I remember my first creative writing professor in nonfiction asked his class not to write about abortions or car wrecks. I thought, You’re going to know about my abortion in detail (if only there had been a car crash that same day). I don’t think there is anything wrong with exploring familiar themes in the human experience. When the individual gets up and tells her story, there’s going to be a detail so real and vivid it places you there, and you identify. I believe in the author’s right to tell any story, and the closer it comes to a singular truth, the more art they render in the telling.

Q: Can you speak to the competing impulses of memoir being therapeutic at the expense of being imaginative or provocative/hurtful/critical?

A: Cathartic or therapeutic—those words are sometimes used to relate a feeling, like a sigh of relief, or release, but therapy is fucking hard. My therapists didn’t pity me, not the good ones; they made me strip myself of pandering, manipulation, presentation—they wanted the truth more desperately than I did, and then they wanted me to speak it—live it every moment. I feel like writing is that way. Writing can be hard therapy. You write, and then read it, revise your work to be cleaner, sharper, better, and then, when you have the best version of yourself (not rhetorically, but you’ve come close to playing the music you hear in your head)—you give it time and re-read it—you go back to work—it seems endless. Nothing is ever communicated fully. The way being healed is never real unless every moment of every day you remind yourself of your progress and remind yourself not to go back, or hurt someone, or do the wrong thing—it’s not healing unless you keep moving—you’re never done. The work of “never done”: therapy and writing.

Q: Within the work, you most explicitly name one influence: “Her name was Adrienne, like a poet I loved. A woman of exclusion, who loved women enough to give her work solely to them. Adrienne was part of a continuum working against erasure.” Her friendship and support of Jean Valentine, one of my mentors and teachers, brings up another literary lineage. How does this assert, in some ways, that a woman’s story is a story for “everywoman,” and what, if any particular aspect of her work, is this referencing?

A: Adrienne Rich, Diving into the Wreck—this book is sometimes for her—everything she’s done for me.

Q: Can you talk about the necessary contrivances Native writers often have to employ to make their work accessible not just to dominant culture but also to other Native writers? Overdetermination, surfaces, any evasions? Elusiveness?

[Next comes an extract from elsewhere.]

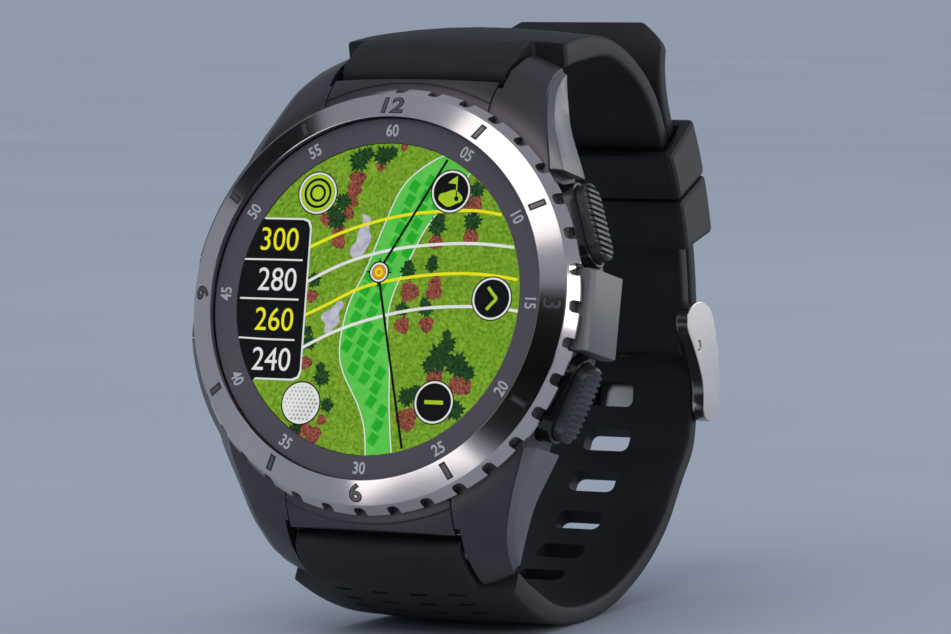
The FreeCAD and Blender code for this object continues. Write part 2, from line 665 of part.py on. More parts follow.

A: People want a Native identity crisis. The most digestible thing we can do is to note what it’s like being an Indian somewhere Indians aren’t supposed to be (anywhere in North America, really). We want to see that too—to some degree. I feel some type of affinity for the Indian in the sculpture, End of the Trail. I want to be that Indian, but, no. The reckoning, or futile endeavor of being Indian, there’s profundity there, but ultimately it’s false and contrived—put upon us because they want us to stay relics, and romance is beautiful, relics are beautiful—I feel pulled in and I resist.